As each element of \(\langle p \rangle\) has the definite order and the order is a divisor of \(n\) by Lagrange's theorem, that is indeed a disjoint division of \(\langle p \rangle\).
So, \(\vert \langle p \rangle \vert = \sum_{d \vert n} \vert S_d \vert\).
Step 3:
Let us see that \(\vert S_d \vert = \phi (d)\).
The fact that \(p^j \in S_d\), where \(1 \le j \le n\), is nothing but that for \(k j = n m\), \(d\) is the smallest such \(k\).
But the smallest such \(k\) is \(n / gcd (n, j)\) (because \(k\) does not need \(gcd (n, j)\) as any factor because it is already contained in \(j\), and \(k\) needs the \(n / gcd (n, j)\) factor because \(j\) does not contain it), so, \(d = n / gcd (n, j)\), which means that \(n / d = gcd (n, j)\). As \(d\) is a divisor of \(n\), let \(n = l d\). So, \(l d / d = l = gcd (l d, j)\).

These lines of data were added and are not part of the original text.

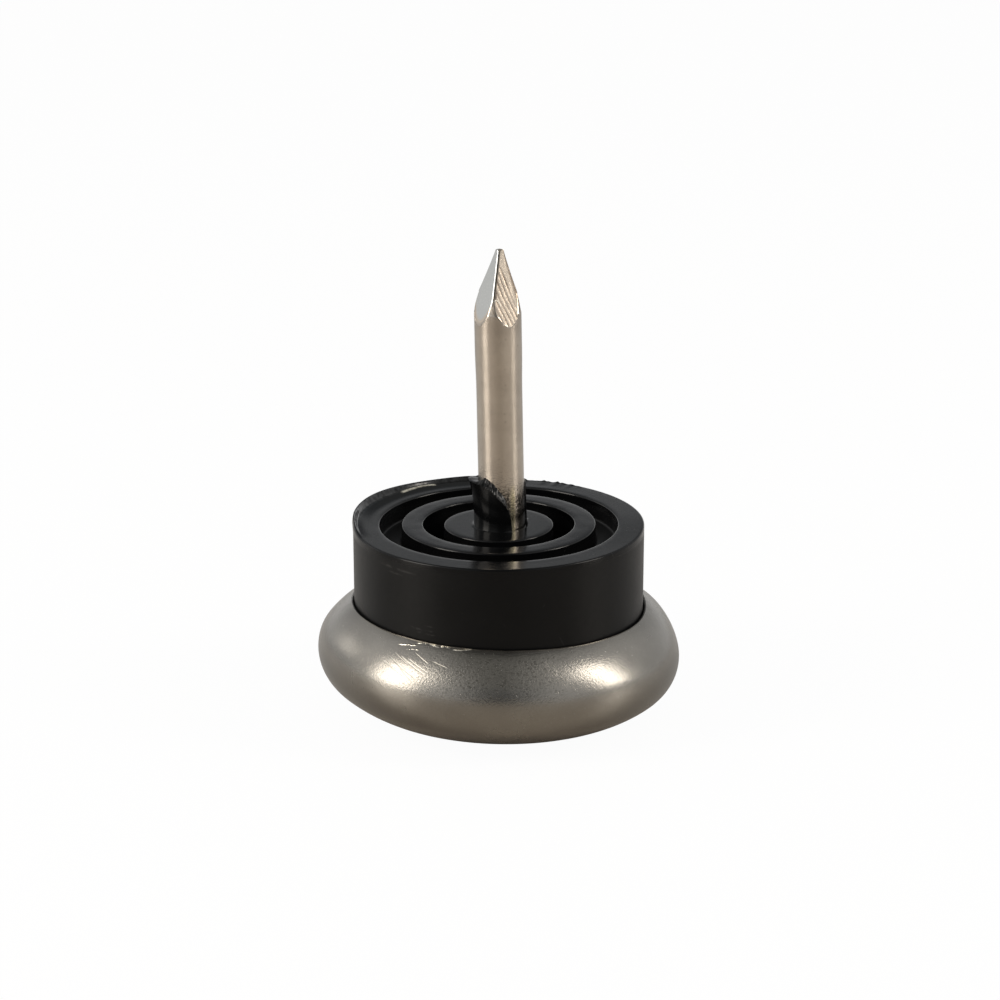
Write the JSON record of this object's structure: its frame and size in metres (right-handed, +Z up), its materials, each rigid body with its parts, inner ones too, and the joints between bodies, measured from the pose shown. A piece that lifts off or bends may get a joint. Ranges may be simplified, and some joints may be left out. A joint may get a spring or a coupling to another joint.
{
  "type": "nail on furniture glide",
  "caption": "Round nail-on glide for furniture legs: a domed steel cap, a black ringed plastic insert and a central nail that is driven into the leg.",
  "frame": {"origin": "middle of the cap's flat underside, on the floor", "axes": "+Z up along the nail to its point; the glide is round about Z, and its sleeve is torn towards +X, -Y"},
  "size_m": [0.024, 0.024, 0.0314],
  "materials": {
    "cap_steel": "satin stainless steel",
    "insert_plastic": "black, half-glossy moulding",
    "nail_steel": "bright drawn and plated"
  },
  "bodies": {
    "root": {"glide_cap": "cap_steel", "cushion_insert": "insert_plastic", "nail": "nail_steel"}
  },
  "joints": []
}
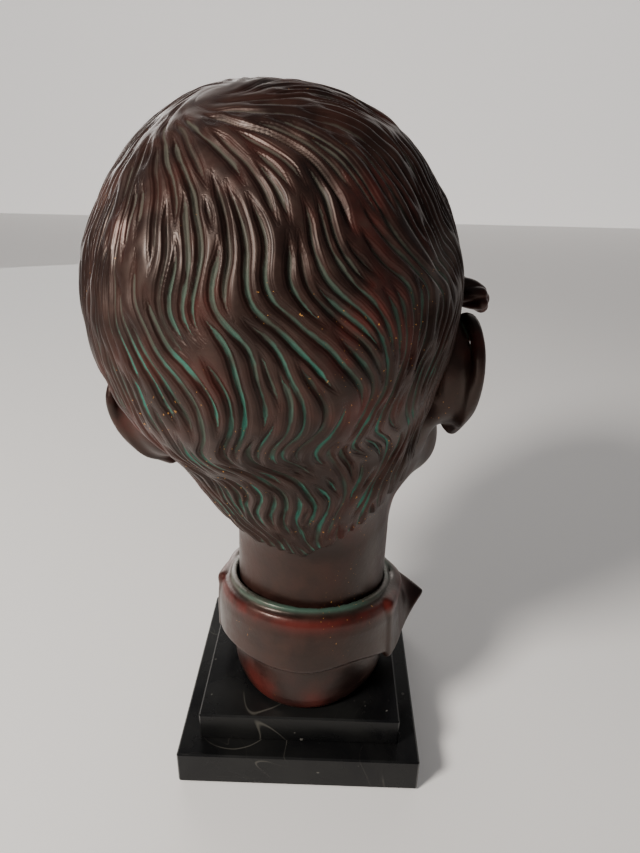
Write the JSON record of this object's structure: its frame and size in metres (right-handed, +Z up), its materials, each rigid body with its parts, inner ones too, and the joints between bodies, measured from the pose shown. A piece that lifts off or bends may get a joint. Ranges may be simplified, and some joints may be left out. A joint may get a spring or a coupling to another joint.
{
  "type": "bronze portrait head on marble plinth",
  "caption": "Life-size hollow bronze head of a youth with wavy hair and an open shirt collar, on a stepped black marble plinth.",
  "frame": {"origin": "centre of the underside of the plinth, on the surface it stands on", "axes": "+Z up; the face looks along -Y; the head's left side is towards +X"},
  "size_m": [0.1811, 0.2129, 0.321],
  "materials": {
    "bronze": "dark brown patina with verdigris in the recesses, waxed",
    "marble": "polished black with thin pale veins",
    "steel": "zinc plated",
    "fibre": "pressed fibre",
    "felt": "dark green baize"
  },
  "bodies": {
    "plinth": {"lower_slab": "marble", "felt_sheet": "felt", "upper_slab": "marble", "slab_dowels": "steel", "base_gasket": "fibre", "plain_washer": "steel"},
    "bust": {"collar_casting": "bronze", "head_casting": "bronze", "mounting_plate": "steel", "plate_screws": "steel", "threaded_stud": "steel", "upper_nut": "steel", "spring_washer": "steel", "lower_nut": "steel"}
  },
  "joints": [
    {"name": "bust_turn", "type": "hinge", "parent": "plinth", "child": "bust", "pos_m": [0, 0, 0.0368], "axis": [0, 0, 1], "continuous": true}
  ]
}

That means that \(j\) is a multiple of \(l\) and \(gcd (d, j / l) = 1\).
As \(l \le j \le n = l d\), \(1 \le j / l \le d\) and \(gcd (d, j / l) = 1\).
As \(\vert S_d \vert\) is the count of such \(j\) s, it is the count of such \(j / l\) s, which is nothing but \(\phi (d)\) by the definition of Euler's totient function.
So, \(\vert S_d \vert = \phi (d)\).
Step 4:
So, \(n = \vert \langle p \rangle \vert = \sum_{d \vert n} \vert S_d \vert = \sum_{d \vert n} \phi (d)\).
3: Note
While the Wikipedia article briefly mentions of the gist of this proof, the article does not explain why \(\vert S_d \vert\), the number of the \(d\)-ordered elements in \(\langle p \rangle\), equals \(\phi (d)\), the number of the single-element-generators of \(C_d\): while \(\vert S_d \vert\) looks to depend on \(n\) (at least, at 1st glance), why does it equal \(\phi (d)\), which does not depend on \(n\) at all? Our Step 3 has explained that.
In fact, \(\vert S_d \vert = \phi (d)\) holds because we are talking about a cyclic \(\langle p \rangle\); for a general group, \(G\), \(\vert S_d \vert = \phi (d)\) does not necessarily hold.